> _Problem_
Output all records precisely as written.

Material start

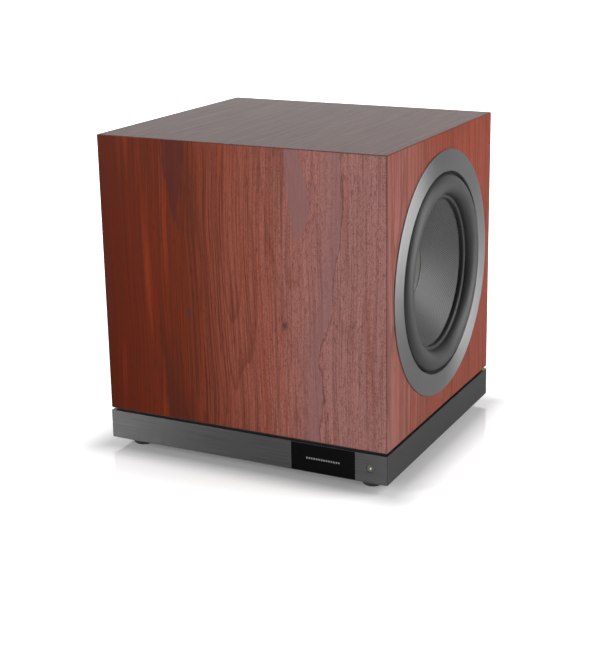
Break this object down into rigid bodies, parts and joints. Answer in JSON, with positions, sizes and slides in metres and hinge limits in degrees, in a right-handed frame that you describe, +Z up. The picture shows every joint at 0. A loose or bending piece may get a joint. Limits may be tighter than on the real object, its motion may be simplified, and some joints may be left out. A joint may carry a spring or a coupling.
{
  "type": "subwoofer",
  "caption": "Powered subwoofer in a veneered box on a metal-clad plinth with rubber feet, an opposed drive unit in each side, a front display and power button, and an amplifier in the back.",
  "frame": {"origin": "centre of the footprint, at the floor under the feet", "axes": "+X to the right seen from the front, -Y out of the front, +Z up"},
  "size_m": [0.4136, 0.36, 0.4205],
  "materials": {
    "veneer": "satin lacquered reddish-brown veneer, grain upright",
    "board": "bare fibreboard",
    "black_board": "black painted board",
    "fascia": "dark anodised aluminium, brushed lengthwise",
    "ring": "dark anodised aluminium, turned",
    "acrylic": "gloss black",
    "rubber": "matte black rubber",
    "cone": "woven fibre skin, satin",
    "cast": "black powder-coated die casting",
    "amp_plate": "black textured sheet aluminium",
    "steel": "plated steel",
    "ferrite": "fired ferrite",
    "cloth": "resin-dipped cloth",
    "copper": "enamelled copper winding on its former",
    "gold": "gold-plated",
    "circuit": "circuit board with its parts",
    "plastic": "moulded black plastic",
    "lens": "clear yellow-green lens, lit"
  },
  "bodies": {
    "cabinet": {"cabinet_shell": "veneer", "cabinet_brace": "board", "plinth_core": "black_board", "plinth_front": "fascia", "plinth_right": "fascia", "plinth_rear": "fascia", "plinth_left": "fascia", "shadow_gasket": "rubber", "display_window": "acrylic", "display_module": "plastic", "control_board": "circuit", "amplifier_plate": "amp_plate", "heat_sink": "cast", "mains_inlet": "plastic", "power_switch_frame": "plastic", "trigger_socket": "plastic", "amplifier_board": "circuit", "power_supply_board": "circuit", "foot_front_left": "rubber", "foot_screw_front_left": "steel", "foot_front_right": "rubber", "foot_screw_front_right": "steel", "foot_rear_left": "rubber", "foot_screw_rear_left": "steel", "foot_rear_right": "rubber", "foot_screw_rear_right": "steel", "trim_ring_right": "ring", "basket_right": "cast", "frame_gasket_right": "rubber", "surround_right": "rubber", "spider_right": "cloth", "top_plate_right": "steel", "magnet_right": "ferrite", "pole_piece_right": "steel", "terminal_block_right": "plastic", "xlr_socket_right": "plastic", "rca_socket_right": "gold", "trim_ring_left": "ring", "basket_left": "cast", "frame_gasket_left": "rubber", "surround_left": "rubber", "spider_left": "cloth", "top_plate_left": "steel", "magnet_left": "ferrite", "pole_piece_left": "steel", "terminal_block_left": "plastic", "xlr_socket_left": "plastic", "rca_socket_left": "gold"},
    "right_diaphragm": {"cone_right": "cone", "dust_cap_right": "cone", "voice_coil_right": "copper"},
    "left_diaphragm": {"cone_left": "cone", "dust_cap_left": "cone", "voice_coil_left": "copper"},
    "button": {"power_button": "fascia", "status_lens": "lens"},
    "rocker": {"power_switch_rocker": "plastic"},
    "drawer": {"fuse_drawer": "plastic"},
    "right_latch": {"xlr_latch_right": "steel"},
    "left_latch": {"xlr_latch_left": "steel"}
  },
  "joints": [
    {"name": "right_diaphragm_travel", "type": "slide", "parent": "cabinet", "child": "right_diaphragm", "axis": [1, 0, 0], "range_m": [-0.012, 0.012], "stiffness_N_per_m": 3000, "deforming": ["surround_right", "spider_right"]},
    {"name": "left_diaphragm_travel", "type": "slide", "parent": "cabinet", "child": "left_diaphragm", "axis": [-1, 0, 0], "range_m": [-0.012, 0.012], "stiffness_N_per_m": 3000, "deforming": ["surround_left", "spider_left"]},
    {"name": "button_press", "type": "slide", "parent": "cabinet", "child": "button", "axis": [0, 1, 0], "range_m": [0, 0.001], "stiffness_N_per_m": 400, "springref_m": -0.002},
    {"name": "rocker_tip", "type": "hinge", "parent": "cabinet", "child": "rocker", "pos_m": [-0.078, 0.162, 0.187], "axis": [1, 0, 0], "range_deg": [-14, 0]},
    {"name": "drawer_pull", "type": "slide", "parent": "cabinet", "child": "drawer", "axis": [0, 1, 0], "range_m": [0, 0.018]},
    {"name": "right_latch_press", "type": "slide", "parent": "cabinet", "child": "right_latch", "axis": [0, -1, 0], "range_m": [0, 0.0012], "stiffness_N_per_m": 500, "springref_m": -0.001},
    {"name": "left_latch_press", "type": "slide", "parent": "cabinet", "child": "left_latch", "axis": [0, -1, 0], "range_m": [0, 0.0012], "stiffness_N_per_m": 500, "springref_m": -0.001}
  ]
}
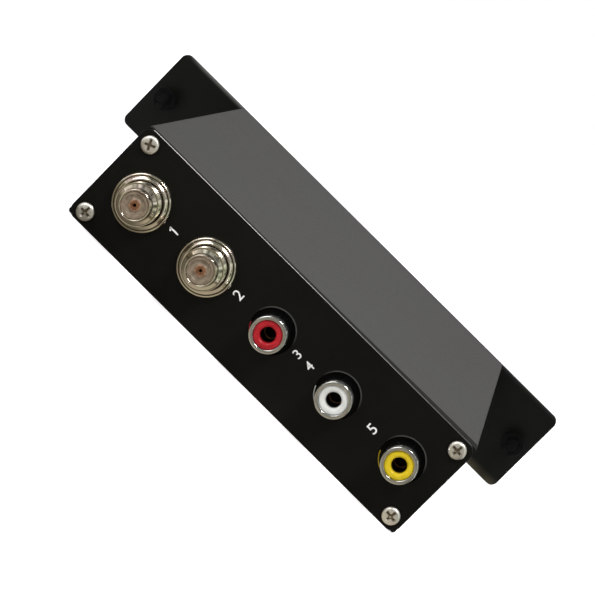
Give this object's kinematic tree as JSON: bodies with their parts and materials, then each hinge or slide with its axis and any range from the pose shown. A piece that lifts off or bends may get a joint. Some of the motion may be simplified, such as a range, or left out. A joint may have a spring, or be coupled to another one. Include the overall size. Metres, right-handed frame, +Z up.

Material end

> _Exercise result_
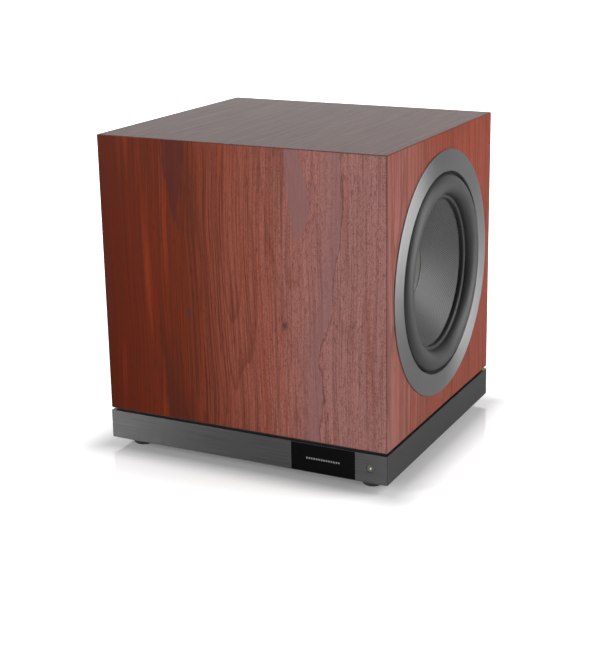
Break this object down into rigid bodies, parts and joints. Answer in JSON, with positions, sizes and slides in metres and hinge limits in degrees, in a right-handed frame that you describe, +Z up. The picture shows every joint at 0. A loose or bending piece may get a joint. Limits may be tighter than on the real object, its motion may be simplified, and some joints may be left out. A joint may carry a spring or a coupling.
{
  "type": "subwoofer",
  "caption": "Powered subwoofer in a veneered box on a metal-clad plinth with rubber feet, an opposed drive unit in each side, a front display and power button, and an amplifier in the back.",
  "frame": {"origin": "centre of the footprint, at the floor under the feet", "axes": "+X to the right seen from the front, -Y out of the front, +Z up"},
  "size_m": [0.4136, 0.36, 0.4205],
  "materials": {
    "veneer": "satin lacquered reddish-brown veneer, grain upright",
    "board": "bare fibreboard",
    "black_board": "black painted board",
    "fascia": "dark anodised aluminium, brushed lengthwise",
    "ring": "dark anodised aluminium, turned",
    "acrylic": "gloss black",
    "rubber": "matte black rubber",
    "cone": "woven fibre skin, satin",
    "cast": "black powder-coated die casting",
    "amp_plate": "black textured sheet aluminium",
    "steel": "plated steel",
    "ferrite": "fired ferrite",
    "cloth": "resin-dipped cloth",
    "copper": "enamelled copper winding on its former",
    "gold": "gold-plated",
    "circuit": "circuit board with its parts",
    "plastic": "moulded black plastic",
    "lens": "clear yellow-green lens, lit"
  },
  "bodies": {
    "cabinet": {"cabinet_shell": "veneer", "cabinet_brace": "board", "plinth_core": "black_board", "plinth_front": "fascia", "plinth_right": "fascia", "plinth_rear": "fascia", "plinth_left": "fascia", "shadow_gasket": "rubber", "display_window": "acrylic", "display_module": "plastic", "control_board": "circuit", "amplifier_plate": "amp_plate", "heat_sink": "cast", "mains_inlet": "plastic", "power_switch_frame": "plastic", "trigger_socket": "plastic", "amplifier_board": "circuit", "power_supply_board": "circuit", "foot_front_left": "rubber", "foot_screw_front_left": "steel", "foot_front_right": "rubber", "foot_screw_front_right": "steel", "foot_rear_left": "rubber", "foot_screw_rear_left": "steel", "foot_rear_right": "rubber", "foot_screw_rear_right": "steel", "trim_ring_right": "ring", "basket_right": "cast", "frame_gasket_right": "rubber", "surround_right": "rubber", "spider_right": "cloth", "top_plate_right": "steel", "magnet_right": "ferrite", "pole_piece_right": "steel", "terminal_block_right": "plastic", "xlr_socket_right": "plastic", "rca_socket_right": "gold", "trim_ring_left": "ring", "basket_left": "cast", "frame_gasket_left": "rubber", "surround_left": "rubber", "spider_left": "cloth", "top_plate_left": "steel", "magnet_left": "ferrite", "pole_piece_left": "steel", "terminal_block_left": "plastic", "xlr_socket_left": "plastic", "rca_socket_left": "gold"},
    "right_diaphragm": {"cone_right": "cone", "dust_cap_right": "cone", "voice_coil_right": "copper"},
    "left_diaphragm": {"cone_left": "cone", "dust_cap_left": "cone", "voice_coil_left": "copper"},
    "button": {"power_button": "fascia", "status_lens": "lens"},
    "rocker": {"power_switch_rocker": "plastic"},
    "drawer": {"fuse_drawer": "plastic"},
    "right_latch": {"xlr_latch_right": "steel"},
    "left_latch": {"xlr_latch_left": "steel"}
  },
  "joints": [
    {"name": "right_diaphragm_travel", "type": "slide", "parent": "cabinet", "child": "right_diaphragm", "axis": [1, 0, 0], "range_m": [-0.012, 0.012], "stiffness_N_per_m": 3000, "deforming": ["surround_right", "spider_right"]},
    {"name": "left_diaphragm_travel", "type": "slide", "parent": "cabinet", "child": "left_diaphragm", "axis": [-1, 0, 0], "range_m": [-0.012, 0.012], "stiffness_N_per_m": 3000, "deforming": ["surround_left", "spider_left"]},
    {"name": "button_press", "type": "slide", "parent": "cabinet", "child": "button", "axis": [0, 1, 0], "range_m": [0, 0.001], "stiffness_N_per_m": 400, "springref_m": -0.002},
    {"name": "rocker_tip", "type": "hinge", "parent": "cabinet", "child": "rocker", "pos_m": [-0.078, 0.162, 0.187], "axis": [1, 0, 0], "range_deg": [-14, 0]},
    {"name": "drawer_pull", "type": "slide", "parent": "cabinet", "child": "drawer", "axis": [0, 1, 0], "range_m": [0, 0.018]},
    {"name": "right_latch_press", "type": "slide", "parent": "cabinet", "child": "right_latch", "axis": [0, -1, 0], "range_m": [0, 0.0012], "stiffness_N_per_m": 500, "springref_m": -0.001},
    {"name": "left_latch_press", "type": "slide", "parent": "cabinet", "child": "left_latch", "axis": [0, -1, 0], "range_m": [0, 0.0012], "stiffness_N_per_m": 500, "springref_m": -0.001}
  ]
}
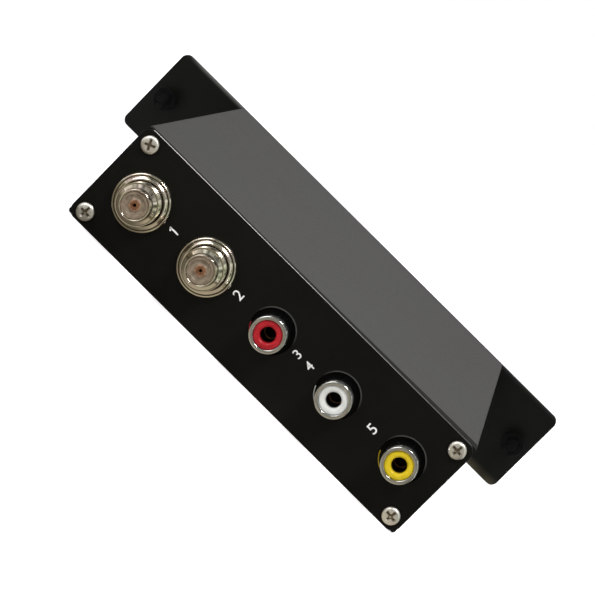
Give this object's kinematic tree as JSON: bodies with their parts and materials, then each hinge or slide with its axis and any range from the pose shown. A piece that lifts off or bends may get a joint. Some of the motion may be simplified, such as a range, or left out. A joint may have a spring, or be coupled to another one. Include the overall size. Metres, right-handed frame, +Z up.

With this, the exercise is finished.